> _Supplied information_
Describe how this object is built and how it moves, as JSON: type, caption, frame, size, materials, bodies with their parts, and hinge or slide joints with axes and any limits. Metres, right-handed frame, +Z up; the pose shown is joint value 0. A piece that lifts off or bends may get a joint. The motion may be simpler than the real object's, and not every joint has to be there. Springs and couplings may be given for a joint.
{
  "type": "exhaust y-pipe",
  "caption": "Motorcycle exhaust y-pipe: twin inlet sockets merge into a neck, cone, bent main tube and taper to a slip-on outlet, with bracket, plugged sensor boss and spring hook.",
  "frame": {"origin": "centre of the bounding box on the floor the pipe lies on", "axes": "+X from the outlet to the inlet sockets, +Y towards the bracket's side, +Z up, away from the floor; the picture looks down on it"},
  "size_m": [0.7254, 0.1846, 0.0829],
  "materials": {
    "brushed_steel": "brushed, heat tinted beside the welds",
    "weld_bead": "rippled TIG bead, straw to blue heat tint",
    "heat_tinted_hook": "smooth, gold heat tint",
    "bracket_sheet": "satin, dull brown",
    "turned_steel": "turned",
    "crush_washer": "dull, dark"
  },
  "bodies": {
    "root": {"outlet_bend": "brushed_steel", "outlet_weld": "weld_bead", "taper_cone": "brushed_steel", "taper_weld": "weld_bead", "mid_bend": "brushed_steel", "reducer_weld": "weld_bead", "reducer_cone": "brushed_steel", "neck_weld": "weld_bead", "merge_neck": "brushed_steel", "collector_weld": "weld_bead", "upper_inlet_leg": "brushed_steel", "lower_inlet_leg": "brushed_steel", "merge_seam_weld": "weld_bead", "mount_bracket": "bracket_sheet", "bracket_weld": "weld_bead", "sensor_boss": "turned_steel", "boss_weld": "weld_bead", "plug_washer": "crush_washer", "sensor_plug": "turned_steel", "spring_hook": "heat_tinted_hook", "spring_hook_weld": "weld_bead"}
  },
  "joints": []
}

...

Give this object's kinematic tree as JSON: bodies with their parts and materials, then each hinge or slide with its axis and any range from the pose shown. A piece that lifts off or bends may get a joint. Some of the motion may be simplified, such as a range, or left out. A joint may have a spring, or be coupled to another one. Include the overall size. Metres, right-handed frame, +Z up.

> _Exercise requirements_
Spot every line that holds "type" and copy it.

> _Exercise solution_
Describe how this object is built and how it moves, as JSON: type, caption, frame, size, materials, bodies with their parts, and hinge or slide joints with axes and any limits. Metres, right-handed frame, +Z up; the pose shown is joint value 0. A piece that lifts off or bends may get a joint. The motion may be simpler than the real object's, and not every joint has to be there. Springs and couplings may be given for a joint.
  "type": "exhaust y-pipe",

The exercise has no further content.